Moody Brook is a small watercourse that flows into Stanley Harbour on East Falkland, Falkland Islands. It is near Stanley, just to the northwest, and was formerly the location of the town barracks, which were attacked in Operation Rosario, the 1982 Argentine Invasion of the Falkland Islands.

It is named after Governor Richard Moody.

== Attack on Moody Brook barracks ==

Giachino's party had the shortest distance to go: two and a half miles due north. Moody Brook Barracks, the destination of the main party, was six miles away, over rough Falklands terrain. Lieutenant-Commander Sanchez-Sabarots, in the book The Argentine Fight for The Falklands, describes the main party's progress in the dark:

- It was a nice night, with a moon, but the cloud covered the moon for most of the time.... It was very hard going with our heavy loads; it was hot work. We eventually became split up into three groups. We only had one night sight; the lead man, Lieutenant Arias had it. One of the groups became separated when a vehicle came along the track we had to cross. We thought it was a military patrol. Another group lost contact, and the third separation was caused by someone going too fast. This caused my second in command, Lieutenant Bardi, to fall. He suffered a hairline fracture of the ankle and had to be left behind with a man to help him. … We were at Moody Brook by 5.30 a.m., just on the limits of the time planned, but with no time for the one hour's reconnaissance for which we had hoped.

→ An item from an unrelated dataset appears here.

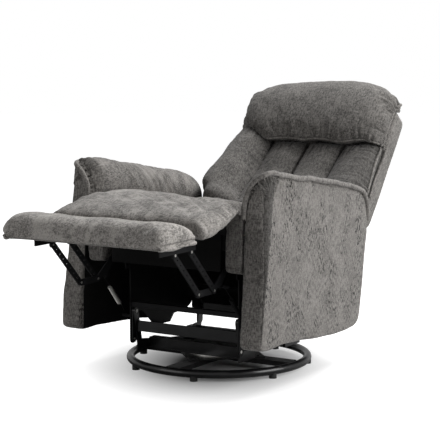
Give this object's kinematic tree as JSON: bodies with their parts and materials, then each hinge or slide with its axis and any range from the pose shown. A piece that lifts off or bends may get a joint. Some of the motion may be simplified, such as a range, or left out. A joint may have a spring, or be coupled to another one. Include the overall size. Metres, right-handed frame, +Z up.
{
  "type": "swivel glider recliner",
  "caption": "Padded recliner armchair with channelled back, head pillow and fold-out footrest, on glider links and a swivel ring base with a spoked centre.",
  "frame": {"origin": "on the floor at the swivel axis, in the middle of the chair", "axes": "+Z up, -Y the way the sitter faces, +X the sitter's left"},
  "size_m": [0.714, 1.5041, 0.8667],
  "materials": {
    "black_steel": "gloss black paint",
    "zinc_steel": "bright zinc plate",
    "timber": "raw plywood and softwood",
    "grey_chenille": "mottled chenille over foam",
    "black_cloth": "thin black non-woven cloth",
    "black_plastic": "matt moulded"
  },
  "bodies": {
    "base": {"base_ring": "black_steel", "star_base": "black_steel", "floor_glides": "black_plastic", "lower_race": "zinc_steel", "bearing_balls": "zinc_steel", "ball_cage": "black_plastic"},
    "swivel_frame": {"upper_race": "zinc_steel", "swivel_plate": "black_steel", "swivel_bolt": "zinc_steel", "front_lower_beam": "black_steel", "rear_lower_beam": "black_steel", "front_posts": "black_steel", "rear_posts": "black_steel", "front_spreader_bar": "black_steel", "rear_spreader_bar": "black_steel", "upper_glide_pins": "zinc_steel"},
    "glide_links_front": {"front_hanging_links": "black_steel"},
    "glide_links_rear": {"rear_hanging_links": "black_steel"},
    "chassis": {"lower_glide_pins": "zinc_steel", "hanging_plate_left": "black_steel", "hanging_plate_right": "black_steel", "mechanism_plate_left": "black_steel", "mechanism_plate_right": "black_steel", "front_cross_rail": "black_steel", "rear_cross_rail": "black_steel", "arm_brackets": "black_steel", "arm_frame_left": "timber", "arm_frame_right": "timber", "arm_cover_left": "grey_chenille", "arm_cover_right": "grey_chenille", "arm_pad_left": "grey_chenille", "arm_pad_right": "grey_chenille", "seat_frame_rails": "timber", "seat_springs": "zinc_steel", "seat_cushion": "grey_chenille", "front_cloth_band": "black_cloth", "rear_panel": "black_cloth", "corner_blocks": "grey_chenille", "calf_pad": "grey_chenille", "footrest_springs": "zinc_steel", "release_housing": "black_plastic", "release_cable": "black_plastic", "crank_rivets": "zinc_steel", "recline_pins": "zinc_steel"},
    "back": {"back_stiles": "timber", "back_rails": "timber", "back_webbing": "black_cloth", "back_shell": "grey_chenille", "back_cushion": "grey_chenille", "head_pillow": "grey_chenille", "back_hinge_brackets": "black_steel"},
    "footrest": {"footrest_board": "timber", "footrest_pad": "grey_chenille", "footrest_brackets": "black_steel", "rear_link_rivets": "zinc_steel"},
    "cranks": {"cranks": "black_steel", "front_link_rivets": "zinc_steel"},
    "front_links": {"front_links": "black_steel"},
    "rear_links": {"rear_links": "black_steel"},
    "release_handle": {"release_handle": "black_plastic"}
  },
  "joints": [
    {"name": "swivel", "type": "hinge", "parent": "base", "child": "swivel_frame", "pos_m": [0, 0, 0.045], "axis": [0, 0, 1], "continuous": true},
    {"name": "front_link_swing", "type": "hinge", "parent": "swivel_frame", "child": "glide_links_front", "pos_m": [0, -0.196, 0.18], "axis": [1, 0, 0], "range_deg": [-18, 18]},
    {"name": "rear_link_swing", "type": "hinge", "parent": "swivel_frame", "child": "glide_links_rear", "pos_m": [0, 0.196, 0.18], "axis": [1, 0, 0], "range_deg": [-18, 18]},
    {"name": "glide", "type": "hinge", "parent": "glide_links_front", "child": "chassis", "pos_m": [0, -0.196, 0.09], "axis": [1, 0, 0], "range_deg": [-18, 18]},
    {"name": "recline", "type": "hinge", "parent": "chassis", "child": "back", "pos_m": [0, 0.28329, 0.38068], "axis": [1, 0, 0], "range_deg": [-14, 20]},
    {"name": "footrest_fold", "type": "hinge", "parent": "chassis", "child": "footrest", "pos_m": [0, -0.38324, 0.51961], "axis": [1, 0, 0], "range_deg": [0, 86], "deforming": ["calf_pad"]},
    {"name": "crank_turn", "type": "hinge", "parent": "chassis", "child": "cranks", "pos_m": [0, -0.25326, 0.38863], "axis": [1, 0, 0], "range_deg": [0, 86], "deforming": ["footrest_springs"]},
    {"name": "front_link_turn", "type": "hinge", "parent": "cranks", "child": "front_links", "pos_m": [0, -0.45496, 0.30539], "axis": [1, 0, 0], "range_deg": [-86, 0]},
    {"name": "rear_link_turn", "type": "hinge", "parent": "cranks", "child": "rear_links", "pos_m": [0, -0.36974, 0.30545], "axis": [1, 0, 0], "range_deg": [-86, 0]},
    {"name": "release_pull", "type": "hinge", "parent": "chassis", "child": "release_handle", "pos_m": [-0.352, -0.04695, 0.38873], "axis": [0, 0.9976, -0.0698], "range_deg": [0, 35], "stiffness_Nm_per_rad": 0.4, "springref_deg": -11.46}
  ],
  "couplings": [
    {"joint": "front_link_swing", "follows": "glide", "ratio": -1},
    {"joint": "rear_link_swing", "follows": "glide", "ratio": -1},
    {"joint": "crank_turn", "follows": "footrest_fold", "ratio": 1},
    {"joint": "front_link_turn", "follows": "footrest_fold", "ratio": -1},
    {"joint": "rear_link_turn", "follows": "footrest_fold", "ratio": -1}
  ]
}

The main party of Argentine Marines assumed that the Moody Brook Barracks contained sleeping Royal Marines. The barracks were quiet, although a light was on in the office of the Royal Marine commander. No sentries were observed, and it was a quiet night, apart from the occasional animal call. Lieutenant-Commander Sanchez-Sabarots could hear nothing of any action at Government House, nor from the distant landing beaches; nevertheless, he ordered the assault to begin. Lieutenant-Commander Sanchez-Sabarots continues his account:

- It was still completely dark. We were going to use tear-gas to force the British out of the buildings and capture them. Our orders were not to cause casualties if possible. That was the most difficult mission of my career. All our training as commandos was to fight aggressively and inflict maximum casualties on the enemy. We surrounded the barracks with machine-gun teams, leaving only one escape route along the peninsula north of Stanley Harbour. Anyone who did get away would not able to reach the town and reinforce the British there. Then we threw the gas grenades into each building. There was no reaction; the barracks were empty.

The noise of the grenades alerted Major Norman to the presence of Argentines on the island, and he thus drove back to Government House. Realising that the attack was coming from Moody Brook, he ordered all troop sections to converge on the house to enable the defence to be centralised.

Although there were no Royal Marine witnesses to the assault, descriptions of the state of Moody Brook barracks afterward contradict the Argentine version of events. After the action, some of the Royal Marines were allowed to return to barracks to collect personal items. Major Norman describes walls of the barracks as riddled with machine gun fire and bearing the marks of white phosphorus grenades - "a classic housekeeping operation".